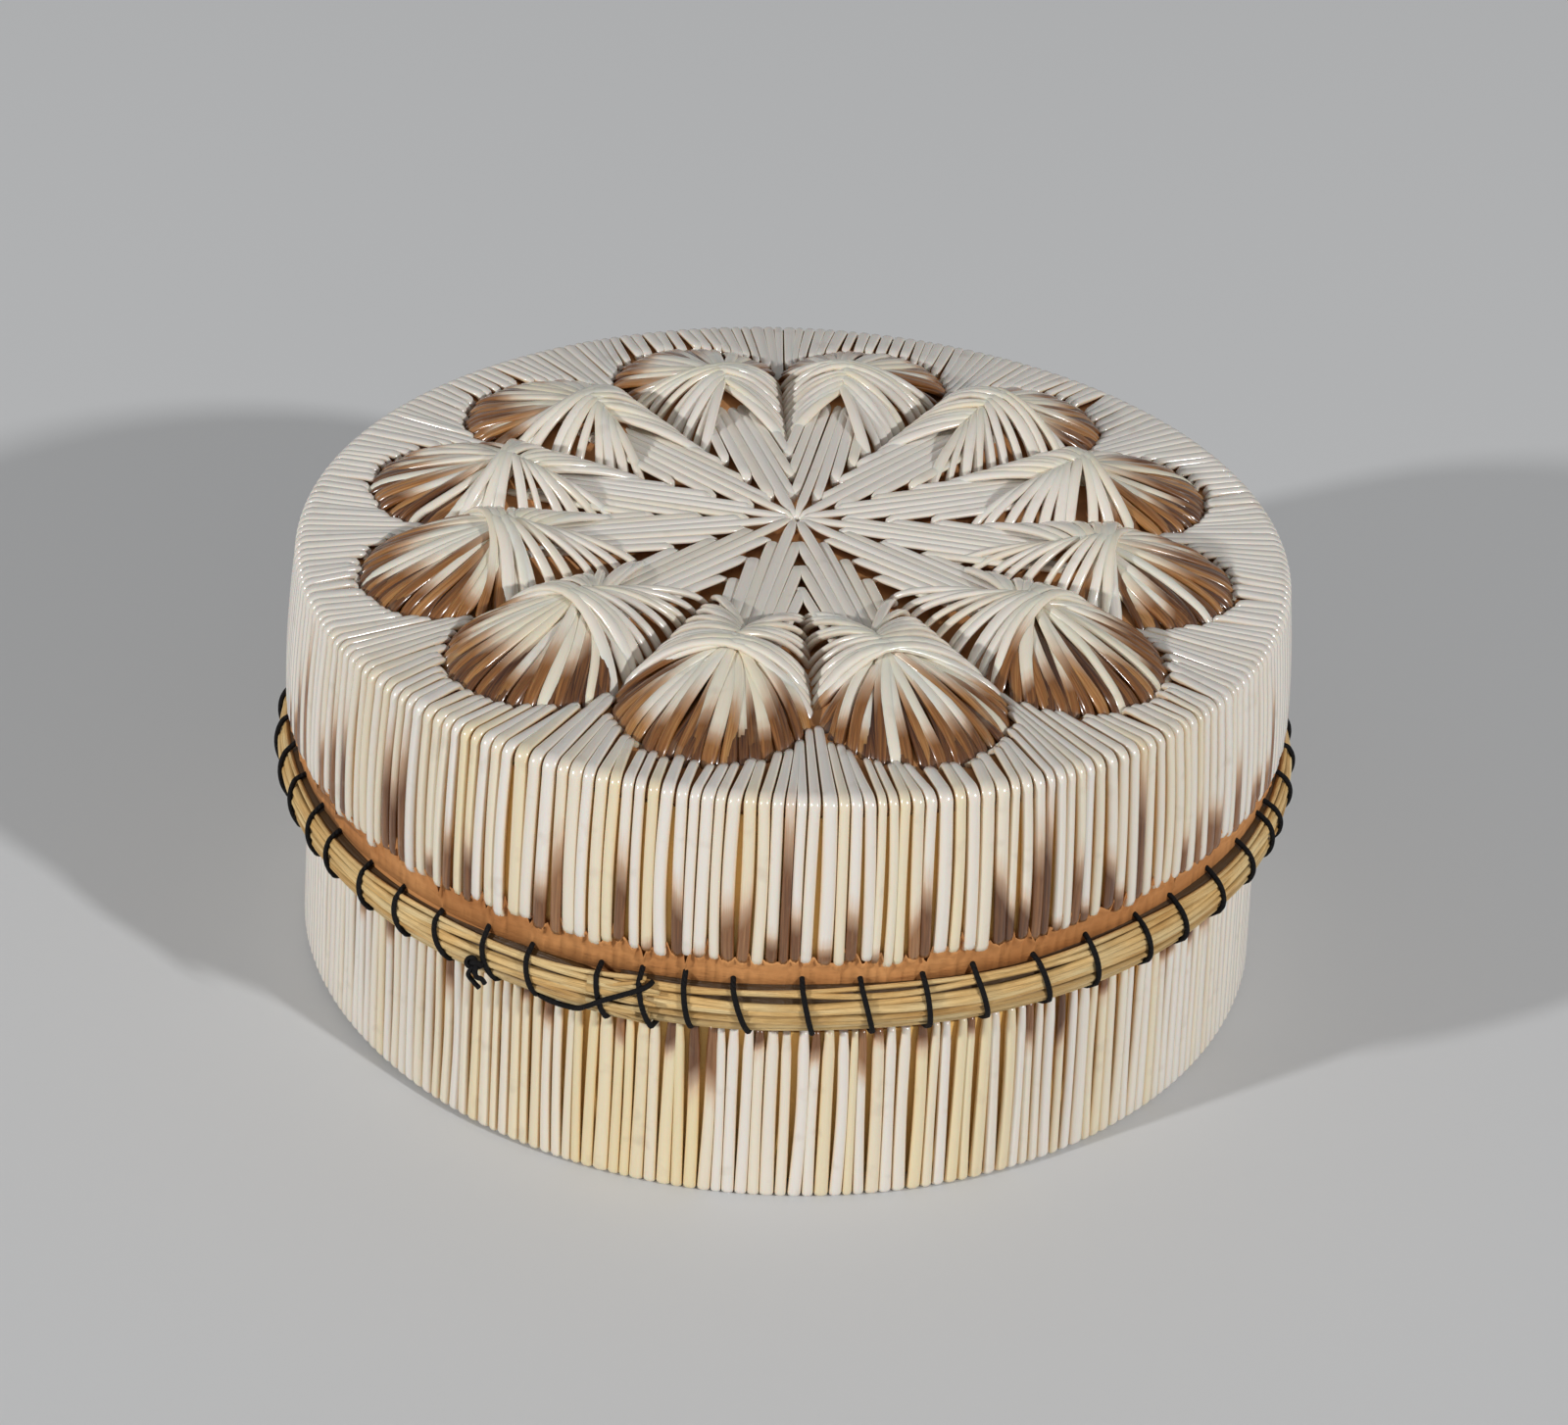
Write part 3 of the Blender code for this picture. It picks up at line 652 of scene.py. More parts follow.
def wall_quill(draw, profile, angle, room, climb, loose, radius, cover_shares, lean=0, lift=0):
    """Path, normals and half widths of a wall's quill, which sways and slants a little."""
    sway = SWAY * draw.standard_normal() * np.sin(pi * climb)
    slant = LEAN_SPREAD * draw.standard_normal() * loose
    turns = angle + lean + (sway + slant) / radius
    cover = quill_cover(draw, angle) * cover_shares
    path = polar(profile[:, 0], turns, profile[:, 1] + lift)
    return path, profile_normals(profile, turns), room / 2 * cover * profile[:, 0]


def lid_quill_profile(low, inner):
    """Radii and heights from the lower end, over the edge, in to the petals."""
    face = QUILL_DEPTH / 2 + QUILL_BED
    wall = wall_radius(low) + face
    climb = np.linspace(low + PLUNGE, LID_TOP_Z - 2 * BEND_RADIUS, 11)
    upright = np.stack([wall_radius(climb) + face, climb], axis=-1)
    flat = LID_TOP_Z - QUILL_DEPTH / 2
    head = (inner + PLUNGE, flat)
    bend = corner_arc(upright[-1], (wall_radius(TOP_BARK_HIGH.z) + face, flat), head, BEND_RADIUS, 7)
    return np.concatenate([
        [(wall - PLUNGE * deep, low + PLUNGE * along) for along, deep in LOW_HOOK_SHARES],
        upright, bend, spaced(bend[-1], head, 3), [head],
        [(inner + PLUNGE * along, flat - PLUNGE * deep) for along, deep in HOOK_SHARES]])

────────

» **TO DO**: Return the listing above word for word.

» **SOLUTION TO THE PROBLEM**:
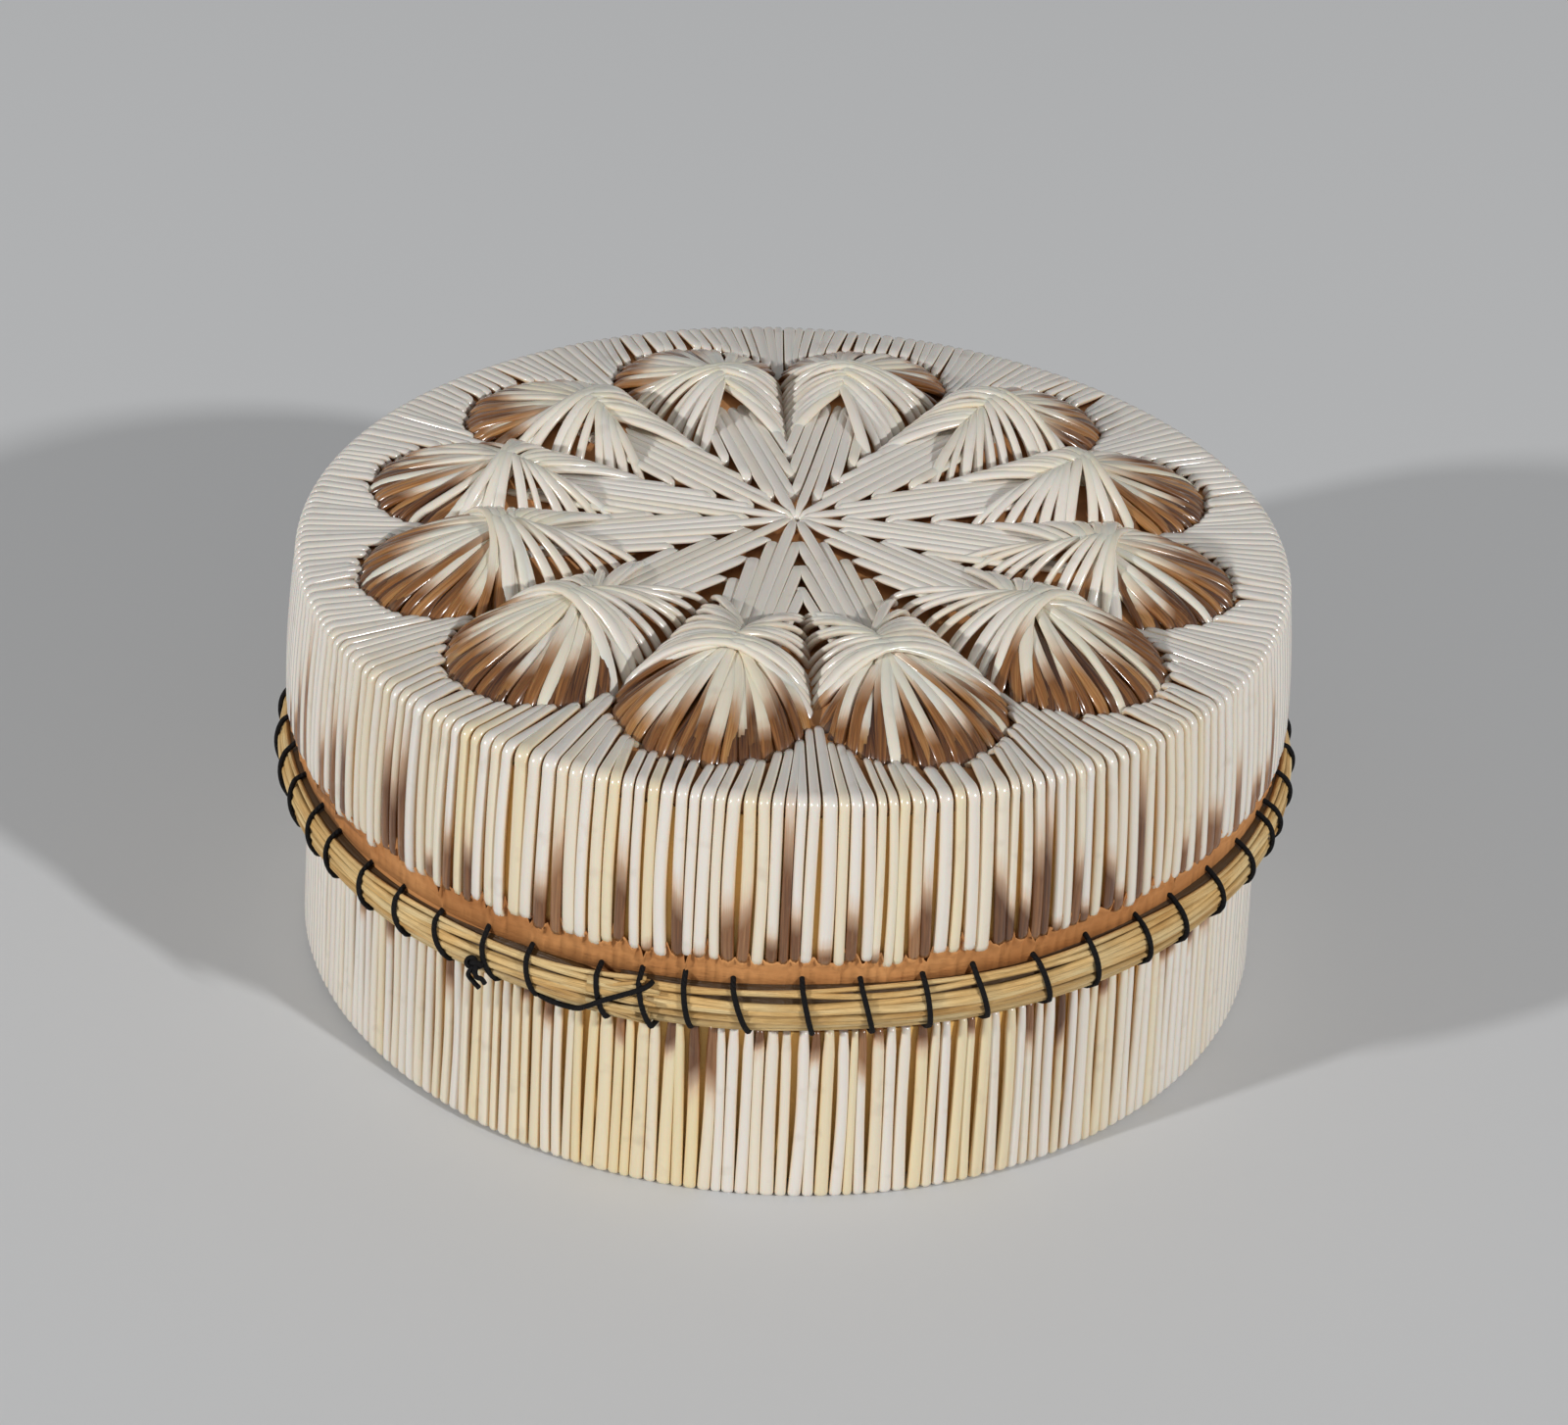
Write part 3 of the Blender code for this picture. It picks up at line 652 of scene.py. More parts follow.
def wall_quill(draw, profile, angle, room, climb, loose, radius, cover_shares, lean=0, lift=0):
    """Path, normals and half widths of a wall's quill, which sways and slants a little."""
    sway = SWAY * draw.standard_normal() * np.sin(pi * climb)
    slant = LEAN_SPREAD * draw.standard_normal() * loose
    turns = angle + lean + (sway + slant) / radius
    cover = quill_cover(draw, angle) * cover_shares
    path = polar(profile[:, 0], turns, profile[:, 1] + lift)
    return path, profile_normals(profile, turns), room / 2 * cover * profile[:, 0]


def lid_quill_profile(low, inner):
    """Radii and heights from the lower end, over the edge, in to the petals."""
    face = QUILL_DEPTH / 2 + QUILL_BED
    wall = wall_radius(low) + face
    climb = np.linspace(low + PLUNGE, LID_TOP_Z - 2 * BEND_RADIUS, 11)
    upright = np.stack([wall_radius(climb) + face, climb], axis=-1)
    flat = LID_TOP_Z - QUILL_DEPTH / 2
    head = (inner + PLUNGE, flat)
    bend = corner_arc(upright[-1], (wall_radius(TOP_BARK_HIGH.z) + face, flat), head, BEND_RADIUS, 7)
    return np.concatenate([
        [(wall - PLUNGE * deep, low + PLUNGE * along) for along, deep in LOW_HOOK_SHARES],
        upright, bend, spaced(bend[-1], head, 3), [head],
        [(inner + PLUNGE * along, flat - PLUNGE * deep) for along, deep in HOOK_SHARES]])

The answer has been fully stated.